Il est « l’un des leurs » et sûrement l’un des plus expérimentés. Gérard Larcher a été biberonné à la « France des territoires » chère aux élus locaux puisque son père était maire de Saint-Michel-des-Andaines dans l’Orne. Lui-même se fait élire à Rambouillet, commune de 25 000 habitants dans les Yvelines, en 1983 à l’âge de 34 ans. Ce vétérinaire de formation restera à la tête de la ville jusqu’en 2004. Puis retrouvera son siège de 2009 à 2014. Sénateur depuis 1986, il préside la Chambre représentant les collectivités locales de 2008 à 2011 puis a retrouvé sa place en 2014 lorsque la droite redevient majoritaire. Il est également un chasseur assumé, tout en étant réputé pour son coup de fourchette. Ce qui lui permet de briller lors des banquets républicains où se nouent alliances et complicités.
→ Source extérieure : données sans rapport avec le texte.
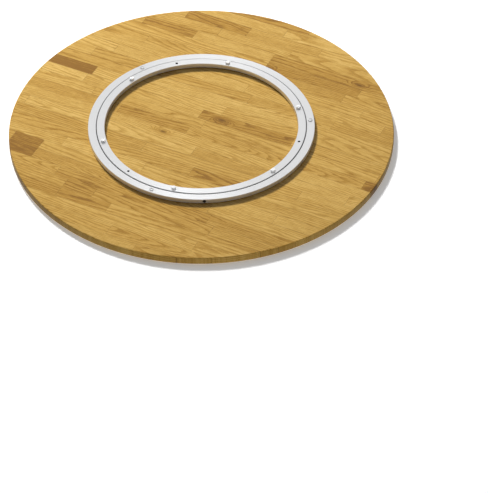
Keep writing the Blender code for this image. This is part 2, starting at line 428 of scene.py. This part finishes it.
def bar(size, place):
    """A box to cut a slot with."""
    box = bmesh.new()
    bmesh.ops.create_cube(box, size=1)
    box.transform(place @ Matrix.Diagonal((*size, 1)))
    return box


def countersink(diameter, face_z, place):
    """A cone that chamfers a hole's lower edge."""
    r = diameter / 2
    wide = r + HOLE_CHAMFER + CUT_OVERRUN
    start = face_z - CUT_OVERRUN
    end = face_z + HOLE_CHAMFER
    return lathe([(0, start), (wide, start), (r, end), (0, end)], SMALL_STEPS, place=place)


# Rings


def bored(body, holes):
    """A ring less its chamfered holes, each as (diameter, mouth, end, place) along its place's Z.
    Their walls take the ring's second material, which paints them near black as painted shade."""
    cutters = []
    for diameter, mouth, end, place in holes:
        cutters.append(drill(diameter, mouth - CUT_OVERRUN, end + CUT_OVERRUN, place))
        cutters.append(countersink(diameter, mouth, place))
    ring = cut(body, cutters)
    ring.normal_update()
    for diameter, mouth, end, place in holes:
        to_hole = place.inverted()
        for face in ring.faces:
            centre = to_hole @ face.calc_center_median()
            lean = abs((to_hole.to_3x3() @ face.normal).z)
            inside = math.hypot(centre.x, centre.y) < diameter / 2 + HOLE_CHAMFER
            if inside and mouth < centre.z < end and lean < BORE_LEAN:
                face.material_index = 1
    return ring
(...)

De quoi se démarquer par rapport aux marcheurs, globalement en manque d’implantation locale.
Grâce à son parcours et son expérience, le président du Sénat jouit d’une popularité très forte parmi les élus locaux. « Dès l’élection d’Emmanuel Macron, il s’est positionné habilement dans la défense des corps intermédiaires et des maires », note Christophe Bellon qui fait également remarquer que Gérard Larcher « a défendu les élus avec succès lors des premières discussions du projet de réforme constitutionnelle en 2018 qui vise notamment à diminuer le nombre de parlementaires. Il tient tête au président, mais de manière constructive. » Ce qui pourrait peut-être inciter les maires à se grouper derrière lui et à garder l’étiquette LR. Car si la droite perd le Sénat, la réforme constitutionnelle qui effraie tant les élus locaux pourrait passer. « En somme, la stratégie de Larcher est simple. Il dit aux maires et aux sénateurs, si vous nous quittez, nous perdrons le Sénat et je partirai. Dans ce cas, vous serez privés de votre dernier rempart », analyse le spécialiste de l’histoire parlementaire qui estime que le dévouement de l’ancien maire de Rambouillet a pour but principal sa réélection à la présidence du Sénat. Et si, pour cela, il monte une opération commando pour sauver ce qu’il reste du parti, le « soldat Larcher » est prêt à enfiler l’uniforme. Même si la mission semble, sur le papier, désespérée.